┌────────

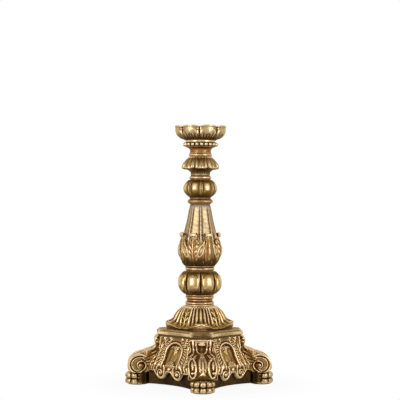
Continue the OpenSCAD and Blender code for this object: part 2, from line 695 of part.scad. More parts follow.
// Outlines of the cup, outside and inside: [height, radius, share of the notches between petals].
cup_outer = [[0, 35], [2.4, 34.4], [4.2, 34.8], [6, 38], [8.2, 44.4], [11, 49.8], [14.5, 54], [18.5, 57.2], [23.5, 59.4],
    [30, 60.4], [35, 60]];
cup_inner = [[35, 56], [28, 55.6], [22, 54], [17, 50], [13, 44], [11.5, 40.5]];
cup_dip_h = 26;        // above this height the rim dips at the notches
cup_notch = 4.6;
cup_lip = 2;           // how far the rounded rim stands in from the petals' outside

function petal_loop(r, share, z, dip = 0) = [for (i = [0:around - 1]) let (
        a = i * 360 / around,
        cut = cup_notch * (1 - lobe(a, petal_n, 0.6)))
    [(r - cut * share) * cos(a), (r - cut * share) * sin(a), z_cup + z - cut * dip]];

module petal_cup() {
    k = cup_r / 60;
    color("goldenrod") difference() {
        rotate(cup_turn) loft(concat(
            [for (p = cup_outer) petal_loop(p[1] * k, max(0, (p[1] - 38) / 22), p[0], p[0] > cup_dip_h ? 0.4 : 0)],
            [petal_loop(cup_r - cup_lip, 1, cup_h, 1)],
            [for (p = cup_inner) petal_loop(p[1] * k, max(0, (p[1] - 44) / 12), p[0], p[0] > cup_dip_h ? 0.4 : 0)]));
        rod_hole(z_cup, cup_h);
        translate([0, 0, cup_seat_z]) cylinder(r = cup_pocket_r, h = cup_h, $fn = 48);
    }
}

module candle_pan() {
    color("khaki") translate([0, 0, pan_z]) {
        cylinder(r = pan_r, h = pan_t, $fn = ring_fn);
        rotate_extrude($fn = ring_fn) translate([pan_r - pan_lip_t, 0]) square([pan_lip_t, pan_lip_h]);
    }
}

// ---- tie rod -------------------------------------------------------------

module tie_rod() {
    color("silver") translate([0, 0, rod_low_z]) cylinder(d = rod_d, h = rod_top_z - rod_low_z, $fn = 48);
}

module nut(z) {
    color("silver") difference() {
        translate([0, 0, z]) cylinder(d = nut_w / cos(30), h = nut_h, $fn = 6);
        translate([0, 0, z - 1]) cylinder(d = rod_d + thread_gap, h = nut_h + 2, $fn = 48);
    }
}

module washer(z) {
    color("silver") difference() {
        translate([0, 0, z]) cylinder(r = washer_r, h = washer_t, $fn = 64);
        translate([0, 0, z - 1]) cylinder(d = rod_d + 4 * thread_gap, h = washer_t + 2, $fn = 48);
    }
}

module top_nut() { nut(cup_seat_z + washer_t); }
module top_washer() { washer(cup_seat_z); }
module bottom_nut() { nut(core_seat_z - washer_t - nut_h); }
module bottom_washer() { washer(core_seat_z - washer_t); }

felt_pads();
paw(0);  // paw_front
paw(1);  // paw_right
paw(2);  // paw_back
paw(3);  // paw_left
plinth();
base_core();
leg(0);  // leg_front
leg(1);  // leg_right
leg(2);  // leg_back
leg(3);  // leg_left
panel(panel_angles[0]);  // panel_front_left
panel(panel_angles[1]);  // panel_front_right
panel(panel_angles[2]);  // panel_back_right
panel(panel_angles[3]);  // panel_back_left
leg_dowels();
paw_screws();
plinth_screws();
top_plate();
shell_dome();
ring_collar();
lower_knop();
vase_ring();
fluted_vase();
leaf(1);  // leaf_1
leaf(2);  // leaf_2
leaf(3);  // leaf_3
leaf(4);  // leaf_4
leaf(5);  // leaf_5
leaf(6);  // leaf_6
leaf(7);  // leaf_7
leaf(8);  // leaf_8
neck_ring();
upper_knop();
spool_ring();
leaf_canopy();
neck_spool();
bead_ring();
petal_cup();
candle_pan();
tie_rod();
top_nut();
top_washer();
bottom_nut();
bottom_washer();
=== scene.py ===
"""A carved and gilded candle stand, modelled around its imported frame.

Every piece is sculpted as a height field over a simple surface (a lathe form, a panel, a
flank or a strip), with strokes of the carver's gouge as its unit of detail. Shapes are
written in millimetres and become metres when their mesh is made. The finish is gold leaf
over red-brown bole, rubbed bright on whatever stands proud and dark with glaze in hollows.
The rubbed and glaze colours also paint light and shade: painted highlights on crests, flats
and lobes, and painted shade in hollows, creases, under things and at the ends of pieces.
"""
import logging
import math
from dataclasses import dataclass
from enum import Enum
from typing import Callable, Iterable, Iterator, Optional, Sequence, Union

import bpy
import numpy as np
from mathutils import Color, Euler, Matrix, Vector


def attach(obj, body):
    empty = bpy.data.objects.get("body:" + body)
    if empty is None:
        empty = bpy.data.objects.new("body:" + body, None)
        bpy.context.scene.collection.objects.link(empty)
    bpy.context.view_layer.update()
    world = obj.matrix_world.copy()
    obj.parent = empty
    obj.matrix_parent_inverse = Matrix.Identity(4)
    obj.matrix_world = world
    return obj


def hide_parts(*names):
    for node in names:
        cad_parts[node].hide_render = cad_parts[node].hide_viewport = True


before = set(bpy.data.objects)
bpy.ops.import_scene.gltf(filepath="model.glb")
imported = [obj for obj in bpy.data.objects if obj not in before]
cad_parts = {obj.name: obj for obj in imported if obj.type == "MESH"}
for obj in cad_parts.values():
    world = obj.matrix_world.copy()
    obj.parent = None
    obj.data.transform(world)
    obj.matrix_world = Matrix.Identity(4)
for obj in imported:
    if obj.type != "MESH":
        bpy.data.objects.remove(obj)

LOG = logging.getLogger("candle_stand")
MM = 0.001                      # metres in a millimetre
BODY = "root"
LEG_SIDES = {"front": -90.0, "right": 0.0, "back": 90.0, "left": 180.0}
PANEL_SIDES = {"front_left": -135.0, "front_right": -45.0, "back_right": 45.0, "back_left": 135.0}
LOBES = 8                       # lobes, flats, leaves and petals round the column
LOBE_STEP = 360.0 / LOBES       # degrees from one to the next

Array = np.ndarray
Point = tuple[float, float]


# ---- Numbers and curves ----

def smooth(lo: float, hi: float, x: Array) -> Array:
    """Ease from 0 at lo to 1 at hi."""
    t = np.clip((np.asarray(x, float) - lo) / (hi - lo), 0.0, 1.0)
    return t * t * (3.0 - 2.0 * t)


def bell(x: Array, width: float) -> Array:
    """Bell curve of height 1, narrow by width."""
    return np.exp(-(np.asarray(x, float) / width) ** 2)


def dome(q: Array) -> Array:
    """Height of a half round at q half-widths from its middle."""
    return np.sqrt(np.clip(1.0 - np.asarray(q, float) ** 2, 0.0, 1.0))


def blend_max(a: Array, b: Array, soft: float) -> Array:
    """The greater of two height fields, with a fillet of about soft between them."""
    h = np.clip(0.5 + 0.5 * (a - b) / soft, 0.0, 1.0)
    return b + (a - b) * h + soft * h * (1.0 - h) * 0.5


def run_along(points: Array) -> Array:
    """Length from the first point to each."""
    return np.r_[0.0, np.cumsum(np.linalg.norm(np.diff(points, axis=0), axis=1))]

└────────

Extract from the listing above the lines between the line containing "felt_pads();" and the line containing "bpy.context.view_layer.update()", keeping both of those lines. Output nothing else.

felt_pads();
paw(0);  // paw_front
paw(1);  // paw_right
paw(2);  // paw_back
paw(3);  // paw_left
plinth();
base_core();
leg(0);  // leg_front
leg(1);  // leg_right
leg(2);  // leg_back
leg(3);  // leg_left
panel(panel_angles[0]);  // panel_front_left
panel(panel_angles[1]);  // panel_front_right
panel(panel_angles[2]);  // panel_back_right
panel(panel_angles[3]);  // panel_back_left
leg_dowels();
paw_screws();
plinth_screws();
top_plate();
shell_dome();
ring_collar();
lower_knop();
vase_ring();
fluted_vase();
leaf(1);  // leaf_1
leaf(2);  // leaf_2
leaf(3);  // leaf_3
leaf(4);  // leaf_4
leaf(5);  // leaf_5
leaf(6);  // leaf_6
leaf(7);  // leaf_7
leaf(8);  // leaf_8
neck_ring();
upper_knop();
spool_ring();
leaf_canopy();
neck_spool();
bead_ring();
petal_cup();
candle_pan();
tie_rod();
top_nut();
top_washer();
bottom_nut();
bottom_washer();
=== scene.py ===
"""A carved and gilded candle stand, modelled around its imported frame.

Every piece is sculpted as a height field over a simple surface (a lathe form, a panel, a
flank or a strip), with strokes of the carver's gouge as its unit of detail. Shapes are
written in millimetres and become metres when their mesh is made. The finish is gold leaf
over red-brown bole, rubbed bright on whatever stands proud and dark with glaze in hollows.
The rubbed and glaze colours also paint light and shade: painted highlights on crests, flats
and lobes, and painted shade in hollows, creases, under things and at the ends of pieces.
"""
import logging
import math
from dataclasses import dataclass
from enum import Enum
from typing import Callable, Iterable, Iterator, Optional, Sequence, Union

import bpy
import numpy as np
from mathutils import Color, Euler, Matrix, Vector


def attach(obj, body):
    empty = bpy.data.objects.get("body:" + body)
    if empty is None:
        empty = bpy.data.objects.new("body:" + body, None)
        bpy.context.scene.collection.objects.link(empty)
    bpy.context.view_layer.update()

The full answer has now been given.